Few if any colleges offer HS Geometry or anything like it, so this really should not be a problem that he would have to take MORE. As I stated, I can wallpaper with my degrees, but I’ve never taken Geometry.
OTOH, bjkmom has great suggestions for how to succeed right now, and there is intrinsic value to learning the thinking/reasoning process involved in Geometry proofs.
But- geometry shows up on math placement tests. It would be a shame to take a remedial math class that gives no credit towards graduation, especially if the concepts are mostly known. Most students pass the test and never need math except for their major.
^sure, but you don’t have to take remediation just because you missed a few questions. There is some threshold of passing and placing into the next level.
If a kid takes geometry as a High School freshman and does poorly then takes Algebra 2 and pre-calculus and calculus the chances they will fail some placement test and have to take geometry in college seems unlikely.

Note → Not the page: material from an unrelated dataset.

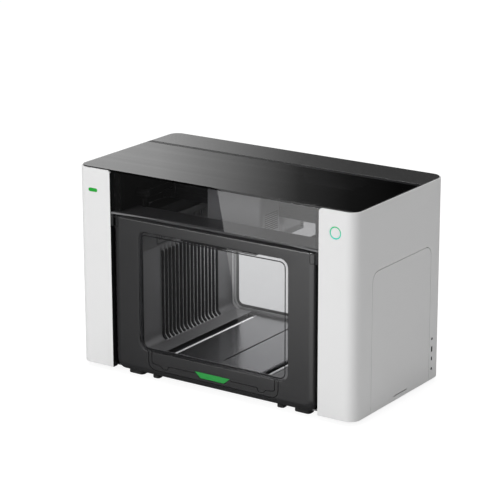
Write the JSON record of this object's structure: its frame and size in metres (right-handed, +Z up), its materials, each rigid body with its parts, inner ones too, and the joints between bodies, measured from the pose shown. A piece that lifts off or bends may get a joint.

I was never a natural math student, but I loved geometry. Thought it was really fun to do my homework and made As easily. It really is a different type of math.
IMO, Geom is the first real course in HS that requires critical thinking and problem solving skills (which are generally in short supply). Keep at it. Once he gets it, he’ll also be learning something else at the same time.
Like some others above, I aced Geom. OTOH, my D hated it. But unlike others, not learning math was not an option in our house. Encouraging a non-mathy major bcos of one HS course just didn’t make any sense. Several years later, D won a science fellowship to grad school, competing with engineers and other mathy types…
I preferred Geometry/Trig to Algebra in HS. With Geometry, I had a teacher who helped us to visualize real life applications and that made Geometry easier to understand than Algebra, at least for me.
^^ And that’s a part of the puzzle that’s probably the hardest-- how well you do in a course like Geometry can sometimes be a direct consequence of the teacher you end up with. I can have a class of 30. Twenty seven of those kids will love me and my teaching style, and do well. One will love me but hate my teaching style. And two will hate me and my teaching style.
For those last 3, there are always other teachers in the department willing to give extra help. If your child is struggling with one teacher, absolutely have him/her try another teacher’s extra help. That slight change in phrasing and approach might be all it takes for those “Aha!!” moments that make all the difference.
Oh, and even as a math major, I think I took ONE geometry course in college: Non-Euclidean Geometry. (For the non-mathy people out there: if you change ONE particular theorem in traditional geometry, everything falls apart. Triangles can have more or fewer than 180 degrees, for a starter.) I loved it. But most non-mathy types never see it.